In the 2023 Ad Impressions Study, people ages 18–24 ranked promotional products as their favorite form of advertising, which is basically a love letter to campus merch when it is done right.

If you have ever seen a hoodie sell out in ten minutes because it looks like something you would buy at retail, you already get it. The difference between “random swag” and “drop energy” is planning, scarcity that feels fair, and a product mix that makes checkout feel inevitable.

This is your playbook for building that kind of drop, with the same approach we use at JNP Merchandising when we help schools, teams, and campus communities turn pride into products people actually wear.

What Is a Limited-Edition Campus Merch Drop (And Why It Works)

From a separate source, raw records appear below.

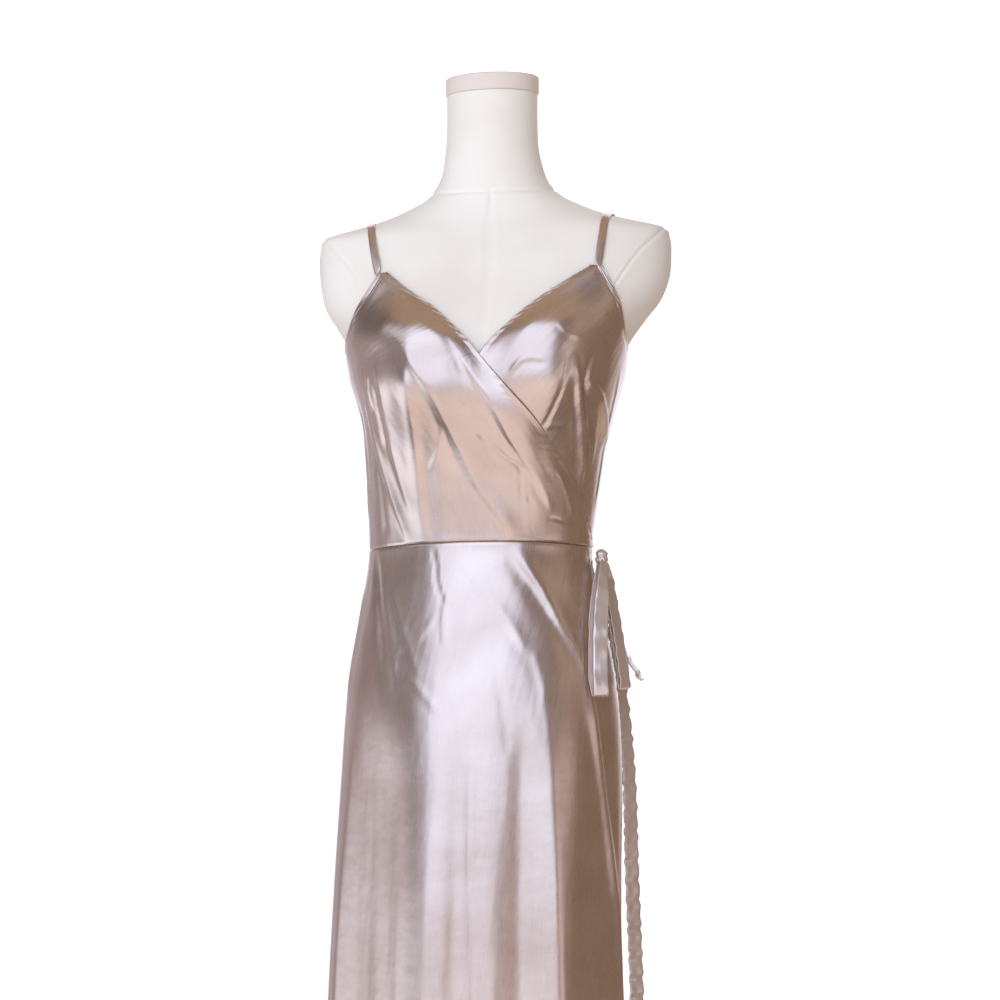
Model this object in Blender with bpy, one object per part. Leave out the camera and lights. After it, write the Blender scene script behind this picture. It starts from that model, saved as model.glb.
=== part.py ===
"""A satin wrap dress with thin straps and a side tie, standing on its limbless dress form.

Metres, +Z up. The front faces -Y and +X is the wearer's left. The origin is on the floor, at the
middle of the stand's base. Every cloth panel is a wall WALL thick, laid on the form's sections and
moved out from them, and neighbouring pieces keep a gap of SEAM.
"""

import math

import bmesh
import bpy
from mathutils import Vector

# Driving dimensions
WALL = 0.0015  # cloth, with its turned hems
SEAM = 0.0003  # gap between pieces that meet
LAYER_1 = 0.0030  # inner face of the cloth that lies next to the form
LAYER_2 = 0.0066  # inner face of the cloth that lies over another panel
LIFT_TURN = 13.0  # degrees over which the outer panel rises from its side seam to LAYER_2
CROSSING_TOP = 1.315  # the outer bodice front lies on the form above this height
WAIST = 1.055  # waist seam at the sides
WAIST_RISE = 0.013  # how much higher it is at the front
HEM = 0.055
APEX = 1.353  # top of the cups, where the straps start
UNDERARM = 1.255
BACK_DIP = 0.018  # the back's top edge at its middle, below the underarm
SIDE_SEAM = 95.0  # degrees round from the front
UNDER_REACH = -30.0  # how far round the skirt's inner front goes under the outer one
STRAP_WIDTH = 0.009
KNOT = (0.0065, 0.0075, 0.0080)  # half sizes: round the waist, outwards, up
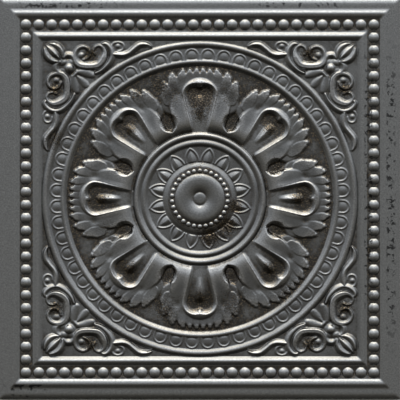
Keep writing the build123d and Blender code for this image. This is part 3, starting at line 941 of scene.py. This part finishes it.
steps = [-BEAD_PLACE + BEAD_PITCH * k for k in range(BEADS - 1)]
places = [(s, BEAD_PLACE) for s in steps] + [(BEAD_PLACE, -s) for s in steps]
places += [(-s, -BEAD_PLACE) for s in steps] + [(-BEAD_PLACE, s) for s in steps]
bead_row("beads", places, BEAD_RADIUS, BEAD_CURVE, BEAD_TOP, BEAD_FOOT, BEAD_GRID)
fine = [(FINE_BEAD_PLACE * math.sin(a), FINE_BEAD_PLACE * math.cos(a)) for a in circle(FINE_BEADS)]
bead_row("fine_beads", fine, FINE_BEAD_RADIUS, FINE_CURVE, FINE_BEAD_TOP, FINE_FOOT, FINE_GRID)
triangles = sum(2 * len(piece.data.polygons) for piece in pieces)
print(len(pieces), "glazed pieces,", triangles, "triangles")

# %% [markdown]
# ## The clay body
# A tile is glazed on its face only. The glaze ends low on the sides in a slightly wavy line, and
# below it the bare clay shows. The back isn't seen in the picture. Pressed tiles have a field of
# shallow square recesses there that key them to the mortar, so that is what it gets. Boolean cuts
# would do it too. A grid whose lines lie close together at each wall is simpler, and gives every
# recess a flat floor and four sloping sides.

# %% Body with keyed back
KEYS, KEY_PITCH, LAND, KEY_WALL, KEY_DEPTH = 8, 23.0, 3.0, 1.2, 0.5
CHAMFER, BODY_TOP = 0.6, 4.0
BODY_HALF = HALF - COAT
BACK_HALF = BODY_HALF - CHAMFER
lines, sunk_share = [-BACK_HALF], [0.0]
for k in range(KEYS):
    start = (k - KEYS / 2) * KEY_PITCH + LAND / 2
    end = start + KEY_PITCH - LAND
    lines += [start, start + KEY_WALL, end - KEY_WALL, end]
    sunk_share += [0.0, 1.0, 1.0, 0.0]

lines.append(BACK_HALF)
sunk_share.append(0.0)
back_x, back_y = np.meshgrid(lines, lines, indexing="ij")
back_z = KEY_DEPTH * np.minimum.outer(sunk_share, sunk_share)
back_points = np.stack([back_x, back_y, back_z], axis=-1).reshape(-1, 3)
back_faces = grid_faces(len(lines), len(lines)).tolist()
wall_points = []
for half, level in [(BACK_HALF, 0.0), (BODY_HALF, CHAMFER), (BODY_HALF, BODY_TOP)]:
    wall_points += [(sx * half, sy * half, level) for sx, sy in [(1, 1), (-1, 1), (-1, -1), (1, -1)]]

wall_faces = (grid_faces(3, 4, True) + len(back_points)).tolist()
body = make_piece("body", np.concatenate([back_points, wall_points]), back_faces + wall_faces, False)
print("body", len(body.data.polygons), "faces,", KEYS * KEYS, "recesses")

# %% [markdown]
# ## Tools for finishes
# A material is a tree of nodes. These helpers add one node each, so that a finish reads like a
# recipe. The shaders work in millimetres, from the place of the point on the tile, so the grain has
# its true size from any side and at any distance. The first cell has the nodes that the finishes
# share, and the second the steps that come up again and again in them.

# %% Nodes
def new_material(name):
    """A material with its node tree and shader."""
    material = bpy.data.materials.new(name)
    material.use_nodes = True
    tree = material.node_tree
    return material, tree, tree.nodes["Principled BSDF"]


def math_node(tree, operation, first, second=None, third=None):
    """A maths node on one to three values, and its result."""
    node = tree.nodes.new("ShaderNodeMath")
    node.operation = operation
    for slot, value in enumerate((first, second, third)):
        if isinstance(value, bpy.types.NodeSocket):
            tree.links.new(value, node.inputs[slot])
        elif value is not None:
            node.inputs[slot].default_value = value
    return node.outputs["Value"]


def ramp(tree, value, low, high, to_low=0.0, to_high=1.0):
    """Maps one range of values to another, smoothly and clamped."""
    node = tree.nodes.new("ShaderNodeMapRange")
    node.interpolation_type = "SMOOTHSTEP"
    tree.links.new(value, node.inputs["Value"])
    for name, number in zip(("From Min", "From Max", "To Min", "To Max"), (low, high, to_low, to_high)):
        node.inputs[name].default_value = number
    return node.outputs["Result"]


def mix_colour(tree, share, first, second):
    """Mixes two colours by a share."""
    node = tree.nodes.new("ShaderNodeMix")
    node.data_type = "RGBA"
    tree.links.new(share, node.inputs["Factor"])
    for name, value in (("A", first), ("B", second)):
        socket = [s for s in node.inputs if s.name == name and s.type == "RGBA"][0]
        if isinstance(value, bpy.types.NodeSocket):
            tree.links.new(value, socket)
        else:
            socket.default_value = (*value, 1.0)
    return [s for s in node.outputs if s.type == "RGBA"][0]


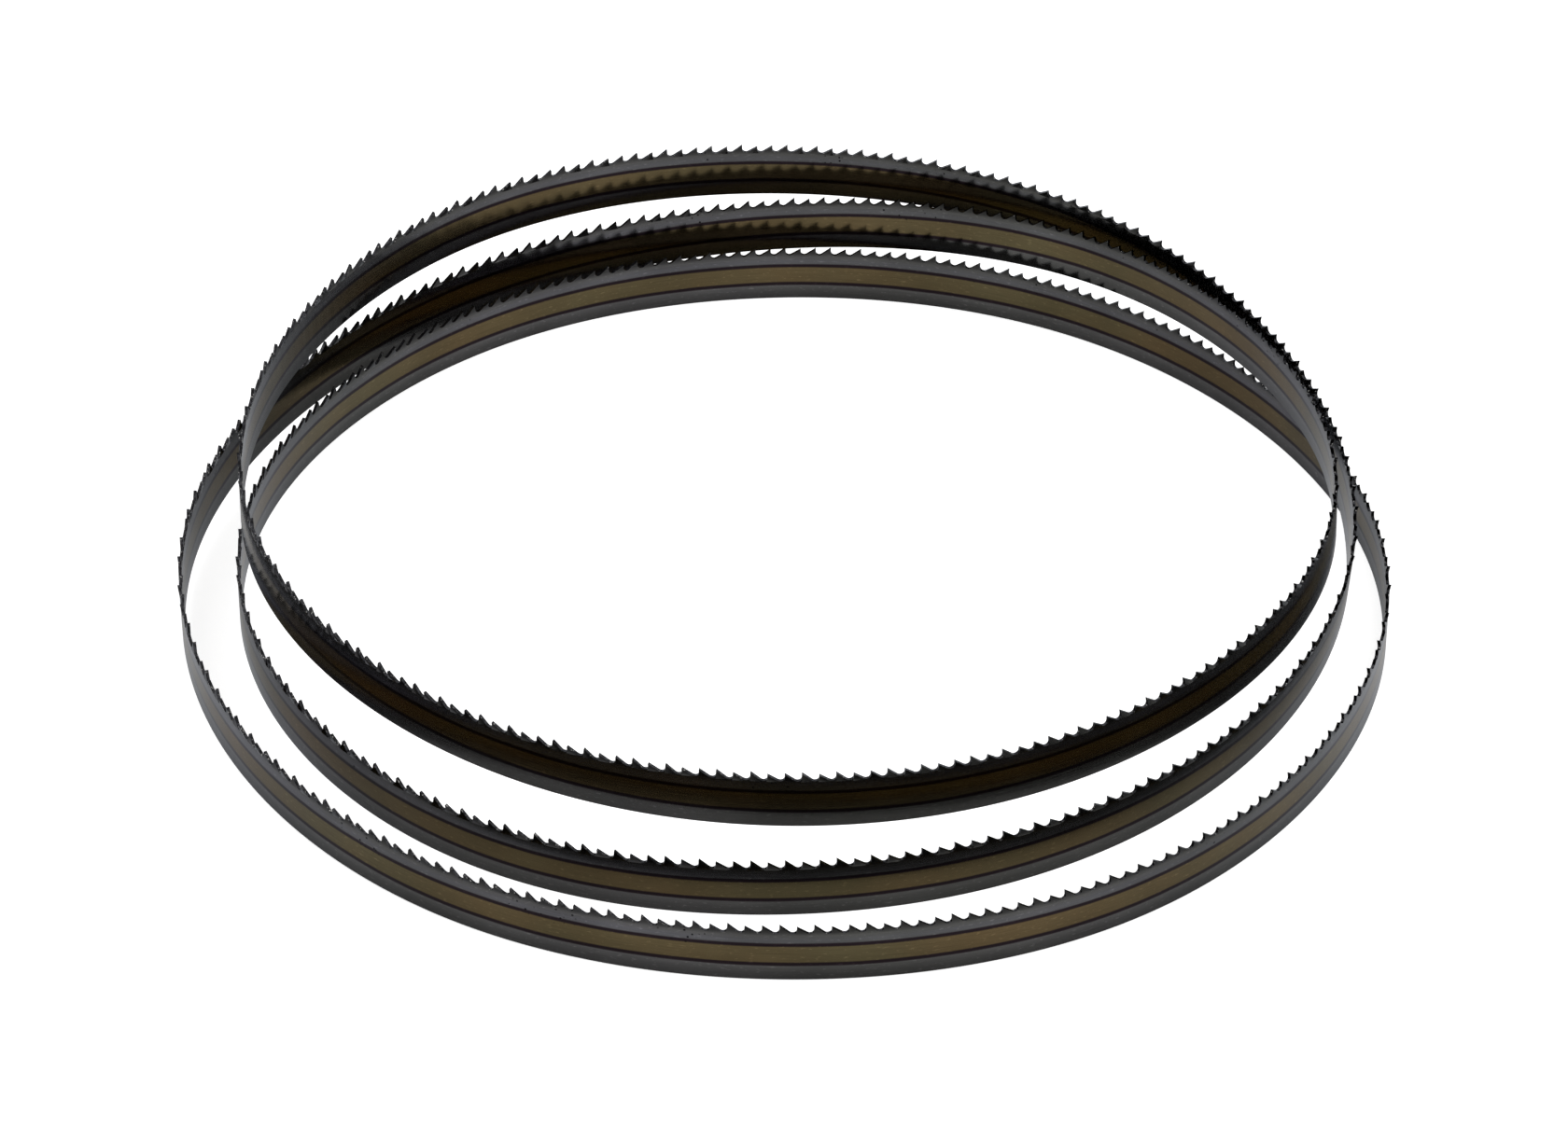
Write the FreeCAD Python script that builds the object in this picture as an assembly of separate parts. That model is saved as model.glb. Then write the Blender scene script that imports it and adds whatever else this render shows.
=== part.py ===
import FreeCAD, Part
import math
import os

# A band saw blade: one closed strip of spring steel with set teeth, lying coiled in three loops.
# Millimetres, Z up. The blade rests on its back edge at Z = 0 with its teeth pointing up,
# and the origin lies on the table under the middle of the coil.

# Strip
band_width = 12.5
band_thickness = 0.65
tooth_count = 660
set_out = 0.3
set_pattern = (0, -1, 1, -1, 1)

# Tooth outline as shares of the tooth pitch, along the band and up from the gullet floor
tooth_depth = 0.48
rake_foot = (0.20, 0.10)
tip_place = 0.25
relief_foot = (0.80, 0.08)

# Four corners that span less than this volume, in cubic mm, are in one plane
flat_limit = 1e-6

# Lie of the coil: loop radius beside loop_radius in mm, back edge height in band widths
loop_radius = 115.0
stations_per_turn = 6
stations = (
    (-1.0, 0.60), (9.0, 1.64), (12.0, 1.48), (-5.0, 1.20), (-22.0, 1.00), (-19.5, 1.08),
    (-2.5, 1.28), (5.0, 1.12), (2.0, 0.40), (6.5, 0.08), (9.5, 0.0), (10.0, 0.0),
    (7.0, 0.0), (1.0, 0.0), (-5.5, 0.08), (-5.0, 0.08), (-4.5, 0.16), (-6.5, 0.40),
)


def back_edge_path():
    """Middle line of the back edge: a closed cubic spline through three loops."""
    turn_step = 2 * math.pi / stations_per_turn
    corner_reach = 3 / (2 + math.cos(turn_step))
    corners = []
    for number, (offset, height) in enumerate(stations):
        reach = corner_reach * (loop_radius + offset)
        corners.append(FreeCAD.Vector(
            reach * math.cos(number * turn_step),
            reach * math.sin(number * turn_step),
            height * band_width))
    path = Part.BSplineCurve()
    path.buildFromPoles(corners, True, 3)
    return path


class Section:
    """Cross-section of the strip at one gullet: its four corners and its two directions."""

    def __init__(self, path, parameter, pitch):
        foot, along, bend = path.getD2(parameter)
        self.up = along.cross(bend).normalize()
        self.out = along.cross(self.up).normalize()
        half = self.out * (band_thickness / 2)
        floor = foot + self.up * (band_width - tooth_depth * pitch)
        self.back = {1: foot + half, -1: foot - half}
        self.gullet = {1: floor + half, -1: floor - half}


def gullet_sections(path):
    """One section at every gullet, a tooth pitch apart along the back edge."""
    edge = path.toShape()
    pitch = edge.Length / tooth_count
    places = [edge.getParameterByLength(number * pitch) for number in range(tooth_count)]
    return [Section(path, place, pitch) for place in places], pitch


def patch(start, end, far_start, far_end):
    """Face between two straight edges: flat where the band is level, and ruled where it twists."""
    twist = (end - start).cross(far_start - start).dot(far_end - start)
    if abs(twist) < flat_limit:
        return Part.Face(Part.makePolygon([start, end, far_end, far_start, start]))
    return Part.makeRuledSurface(Part.makeLine(start, end), Part.makeLine(far_start, far_end))


def tooth_outline(first, second, side, lean, pitch):
    """Side of one tooth from its gullet floor over the tip to the next gullet floor."""
    chord = second.gullet[side] - first.gullet[side]
    rise = (first.up + second.up).normalize() * pitch
    swing = (first.out + second.out).normalize() * (lean * set_out / tooth_depth)
    outline = [first.gullet[side]]
    for share, height in (rake_foot, (tip_place, tooth_depth), relief_foot):
        outline.append(first.gullet[side] + chord * share + (rise + swing) * height)
    outline.append(second.gullet[side])
    return outline


def tooth_faces(first, second, lean, pitch):
    """Two flat sides of a set tooth and the ground faces of its rim."""
    outer = tooth_outline(first, second, 1, lean, pitch)
    inner = tooth_outline(first, second, -1, lean, pitch)
    faces = [Part.Face(Part.makePolygon(side + side[:1])) for side in (outer, inner)]
    for place in range(len(outer) - 1):
        faces.append(patch(outer[place], outer[place + 1], inner[place], inner[place + 1]))
    return faces


def strip_faces(first, second):
    """Outer side, inner side and back edge of the strip below one tooth."""
    faces = [patch(first.back[side], second.back[side], first.gullet[side], second.gullet[side])
             for side in (1, -1)]
    faces.append(patch(first.back[1], second.back[1], first.back[-1], second.back[-1]))
    return faces


def saw_band():
    """The whole blade as one closed solid."""
    sections, pitch = gullet_sections(back_edge_path())
    faces = []
    for number, first in enumerate(sections):
        second = sections[(number + 1) % tooth_count]
        lean = set_pattern[number % len(set_pattern)]
        faces += strip_faces(first, second)
        faces += tooth_faces(first, second, lean, pitch)
    shell = Part.makeShell(faces)
    shell.sewShape()
    blade = Part.makeSolid(shell)
    middle = blade.BoundBox.Center
    blade.translate(FreeCAD.Vector(-middle.x, -middle.y, 0))
    return blade


os.makedirs("parts", exist_ok=True)
saw_band().exportStep("parts/saw_band.step")
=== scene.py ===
from bisect import bisect
import math

import bmesh
import bpy
from mathutils import Matrix, Vector


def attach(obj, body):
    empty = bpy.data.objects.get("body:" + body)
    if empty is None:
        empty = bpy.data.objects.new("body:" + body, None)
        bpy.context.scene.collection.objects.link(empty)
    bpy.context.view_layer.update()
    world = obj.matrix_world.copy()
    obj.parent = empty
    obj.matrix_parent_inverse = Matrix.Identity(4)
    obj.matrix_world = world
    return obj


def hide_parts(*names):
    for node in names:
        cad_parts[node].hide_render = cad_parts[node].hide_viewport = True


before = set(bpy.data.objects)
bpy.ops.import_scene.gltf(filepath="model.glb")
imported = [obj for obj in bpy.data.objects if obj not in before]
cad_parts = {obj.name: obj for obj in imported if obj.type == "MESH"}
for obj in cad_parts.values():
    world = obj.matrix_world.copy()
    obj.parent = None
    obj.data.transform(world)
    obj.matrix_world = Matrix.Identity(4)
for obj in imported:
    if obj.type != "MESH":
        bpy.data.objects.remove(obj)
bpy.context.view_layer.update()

# How the saw blade lies. It is one endless strip of spring steel, 12.5 mm wide and 2.16 m long, that springs
# into three loops when it is coiled. Eighteen stations, six a turn, lead its back edge along a smooth closed
# curve: each gives a radius, as a difference from loop_radius in metres, and a height in band widths.
band_width = 0.0125
loop_radius = 0.115
stations_per_turn = 6
stations = (
    (-0.001, 0.60), (0.009, 1.64), (0.012, 1.48), (-0.005, 1.20), (-0.022, 1.00), (-0.0195, 1.08),
    (-0.0025, 1.28), (0.005, 1.12), (0.002, 0.40), (0.0065, 0.08), (0.0095, 0.0), (0.010, 0.0),
    (0.007, 0.0), (0.001, 0.0), (-0.0055, 0.08), (-0.005, 0.08), (-0.0045, 0.16), (-0.0065, 0.40),
)
# Middle of the whole coil, measured from the centre of those radii. It comes to lie at the origin.
coil_middle = Vector((0.0000561, 0.0002238, 0))


def curve_corners():
    """Corners of the closed cubic curve, further out than the stations because it cuts inside them."""
    turn_step = 2 * math.pi / stations_per_turn
    corner_reach = 3 / (2 + math.cos(turn_step))
    corners = []
    for number, (offset, height) in enumerate(stations):
        reach = corner_reach * (loop_radius + offset)
        corner = Vector((math.cos(number * turn_step), math.sin(number * turn_step), 0)) * reach
        corner.z = height * band_width
        corners.append(corner - coil_middle)
    return corners


path_corners = curve_corners()


def along_curve(place):
    """Point on the back edge, its direction and its bend, at a place counted in stations."""
    number = math.floor(place)
    t = place - number
    near = [path_corners[(number - 1 + step) % len(path_corners)] for step in range(4)]
    point_weights = ((1 - t) ** 3 / 6, (3 * t ** 3 - 6 * t ** 2 + 4) / 6,
                     (-3 * t ** 3 + 3 * t ** 2 + 3 * t + 1) / 6, t ** 3 / 6)
    slope_weights = (-(1 - t) ** 2 / 2, (3 * t ** 2 - 4 * t) / 2, (-3 * t ** 2 + 2 * t + 1) / 2, t ** 2 / 2)
    bend_weights = (1 - t, 3 * t - 2, 1 - 3 * t, t)
    return [sum((corner * weight for corner, weight in zip(near, weights)), Vector())
            for weights in (point_weights, slope_weights, bend_weights)]


# The strip is measured along its back edge from the station where tooth number 0 begins. A running tally of
# the length finds the place that lies a given length along it.
first_place = 1
tally_steps = 4000
tally_places = [first_place + len(stations) * step / tally_steps for step in range(tally_steps + 1)]
tally = [0.0]
for earlier, later in zip(tally_places, tally_places[1:]):
    middle_slope = along_curve((earlier + later) / 2)[1]
    tally.append(tally[-1] + middle_slope.length * (later - earlier))
band_length = tally[-1]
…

A limited-edition campus merch drop is a short, intentional release of products with a clear theme, a defined window, and a reason to exist. It is not “we printed shirts and put them online.” It is “this is the moment, this is the look, and you have one shot.”

Why it works is simple: drops turn merch into a story. Students do not just buy the item, they buy the flex of being early, being in-the-know, and being part of something that will not be restocked forever.

Pro tip: Treat the drop like a mini campaign, not a product upload. Name the drop, give it a vibe, and keep the assortment tight.

A real drop is a moment with a beginning, middle, and end, not a store refresh.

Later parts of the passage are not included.